DATA SUPPLIED:
|---|
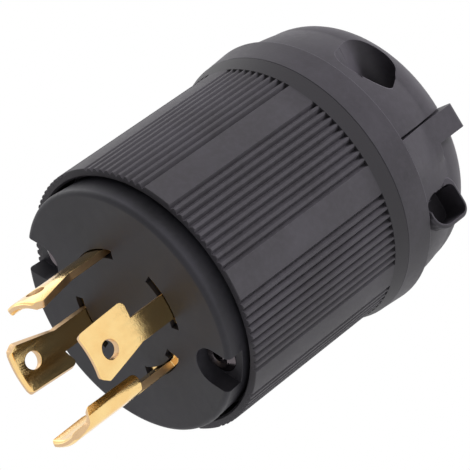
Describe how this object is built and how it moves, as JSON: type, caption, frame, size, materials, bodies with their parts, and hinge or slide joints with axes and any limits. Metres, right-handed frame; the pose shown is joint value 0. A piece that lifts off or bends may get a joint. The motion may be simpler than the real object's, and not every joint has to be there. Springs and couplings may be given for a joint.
{
  "type": "shore power cord plug",
  "caption": "Round twist-lock plug for a shore power cord, with curved hooked blades, a ribbed grip, and a domed rear housing whose loose half clamps the cord.",
  "frame": {"origin": "centre of the mating face, the flat front of the insulator", "axes": "+Y along the plug's axis from the blades' side to the cord's side, so the blades point to -Y; +Z towards the neutral blade, opposite the ground blade"},
  "size_m": [0.057, 0.0946, 0.057],
  "materials": {
    "front_plastic": "fine satin, moulded",
    "grip_plastic": "satin, moulded",
    "rear_plastic": "satin, moulded",
    "blade_brass": "polished, folded sheet",
    "terminal_brass": "machined",
    "insert_brass": "machined",
    "zinc_steel": "zinc plated",
    "green_steel": "green, the mark of a ground terminal"
  },
  "bodies": {
    "plug_body": {"front_insulator": "front_plastic", "terminal_block": "front_plastic", "block_screw": "zinc_steel", "grip_sleeve": "grip_plastic", "rear_housing": "rear_plastic", "clamp_base": "rear_plastic", "clamp_nuts": "zinc_steel", "thread_inserts": "insert_brass", "assembly_screws": "zinc_steel", "blade_neutral": "blade_brass", "blade_line_x": "blade_brass", "blade_line_y": "blade_brass", "blade_ground": "blade_brass"},
    "cord_clamp": {"cord_clamp": "rear_plastic"},
    "clamp_screw_right": {"clamp_screw_right": "zinc_steel"},
    "clamp_screw_left": {"clamp_screw_left": "zinc_steel"},
    "terminal_screw_neutral": {"terminal_screw_neutral": "zinc_steel"},
    "wire_clamp_neutral": {"wire_clamp_neutral": "terminal_brass"},
    "terminal_screw_line_x": {"terminal_screw_line_x": "terminal_brass"},
    "wire_clamp_line_x": {"wire_clamp_line_x": "terminal_brass"},
    "terminal_screw_ground": {"terminal_screw_ground": "green_steel"},
    "wire_clamp_ground": {"wire_clamp_ground": "terminal_brass"},
    "terminal_screw_line_y": {"terminal_screw_line_y": "terminal_brass"},
    "wire_clamp_line_y": {"wire_clamp_line_y": "terminal_brass"}
  },
  "joints": [
    {"name": "cord_clamp_slide", "type": "slide", "parent": "plug_body", "child": "cord_clamp", "axis": [0.061, 0, -0.9981], "range_m": [-0.004, 0.00025]},
    {"name": "clamp_screw_right_turn", "type": "hinge", "parent": "cord_clamp", "child": "clamp_screw_right", "pos_m": [0.02132, 0.0583, 0.00772], "axis": [0.061, 0, -0.9981], "range_deg": [-2470, 168]},
    {"name": "clamp_screw_left_turn", "type": "hinge", "parent": "cord_clamp", "child": "clamp_screw_left", "pos_m": [-0.0221, 0.0583, 0.00506], "axis": [0.061, 0, -0.9981], "range_deg": [-2470, 168]},
    {"name": "terminal_screw_neutral_turn", "type": "hinge", "parent": "plug_body", "child": "terminal_screw_neutral", "pos_m": [0, 0.0195, 0.0129], "axis": [0, 0, -1], "range_deg": [-54, 1854]},
    {"name": "wire_clamp_neutral_slide", "type": "slide", "parent": "plug_body", "child": "wire_clamp_neutral", "axis": [0, 0, 1], "range_m": [0, 0.0035]},
    {"name": "terminal_screw_line_x_turn", "type": "hinge", "parent": "plug_body", "child": "terminal_screw_line_x", "pos_m": [0.0129, 0.0195, 0], "axis": [-1, 0, 0], "range_deg": [-54, 1854]},
    {"name": "wire_clamp_line_x_slide", "type": "slide", "parent": "plug_body", "child": "wire_clamp_line_x", "axis": [1, 0, 0], "range_m": [0, 0.0035]},
    {"name": "terminal_screw_ground_turn", "type": "hinge", "parent": "plug_body", "child": "terminal_screw_ground", "pos_m": [0, 0.0195, -0.0129], "axis": [0, 0, 1], "range_deg": [-54, 1854]},
    {"name": "wire_clamp_ground_slide", "type": "slide", "parent": "plug_body", "child": "wire_clamp_ground", "axis": [0, 0, -1], "range_m": [0, 0.0035]},
    {"name": "terminal_screw_line_y_turn", "type": "hinge", "parent": "plug_body", "child": "terminal_screw_line_y", "pos_m": [-0.0129, 0.0195, 0], "axis": [1, 0, 0], "range_deg": [-54, 1854]},
    {"name": "wire_clamp_line_y_slide", "type": "slide", "parent": "plug_body", "child": "wire_clamp_line_y", "axis": [-1, 0, 0], "range_m": [0, 0.0035]}
  ],
  "couplings": [
    {"joint": "clamp_screw_right_turn", "follows": "cord_clamp_slide", "rad_per_m": 10472},
    {"joint": "clamp_screw_left_turn", "follows": "cord_clamp_slide", "rad_per_m": 10472},
    {"joint": "terminal_screw_neutral_turn", "follows": "wire_clamp_neutral_slide", "rad_per_m": 8976},
    {"joint": "terminal_screw_line_x_turn", "follows": "wire_clamp_line_x_slide", "rad_per_m": 8976},
    {"joint": "terminal_screw_ground_turn", "follows": "wire_clamp_ground_slide", "rad_per_m": 8976},
    {"joint": "terminal_screw_line_y_turn", "follows": "wire_clamp_line_y_slide", "rad_per_m": 8976}
  ]
}
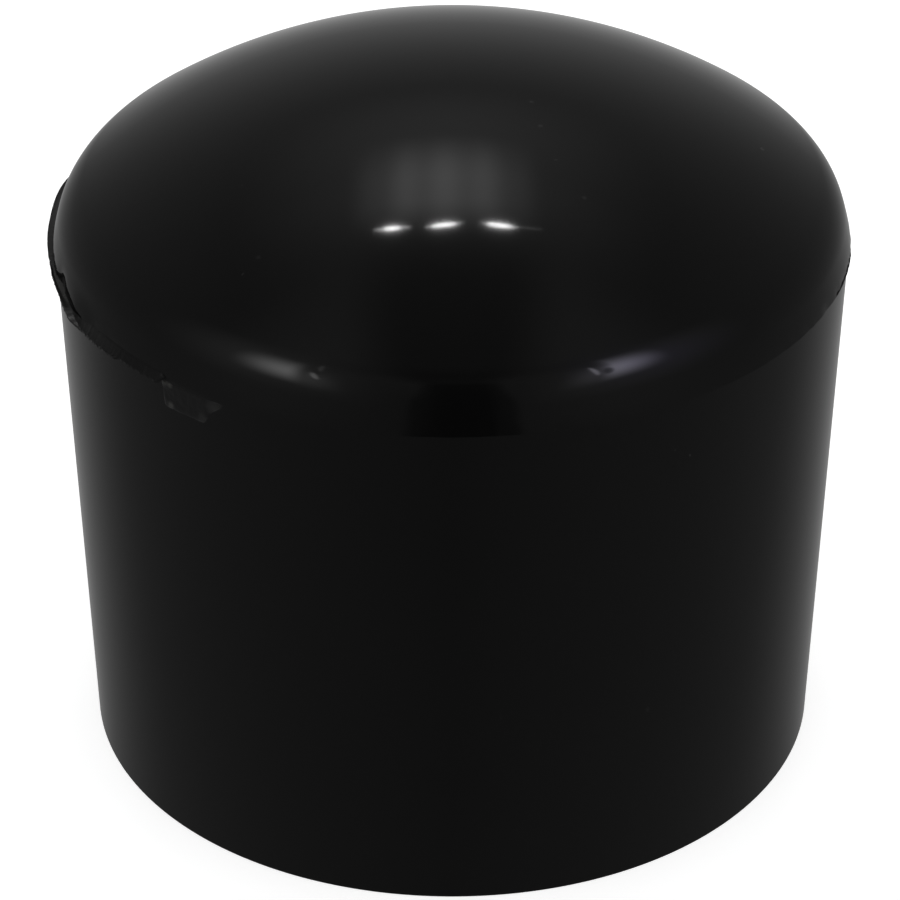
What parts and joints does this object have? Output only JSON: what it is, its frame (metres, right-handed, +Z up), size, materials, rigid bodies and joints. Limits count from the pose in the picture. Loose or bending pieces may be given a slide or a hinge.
|---|
AIM OF THE EXERCISE:
Which lines contain the word "materials"? Copy each of them.

SOLUTION:
Describe how this object is built and how it moves, as JSON: type, caption, frame, size, materials, bodies with their parts, and hinge or slide joints with axes and any limits. Metres, right-handed frame; the pose shown is joint value 0. A piece that lifts off or bends may get a joint. The motion may be simpler than the real object's, and not every joint has to be there. Springs and couplings may be given for a joint.
  "materials": {
What parts and joints does this object have? Output only JSON: what it is, its frame (metres, right-handed, +Z up), size, materials, rigid bodies and joints. Limits count from the pose in the picture. Loose or bending pieces may be given a slide or a hinge.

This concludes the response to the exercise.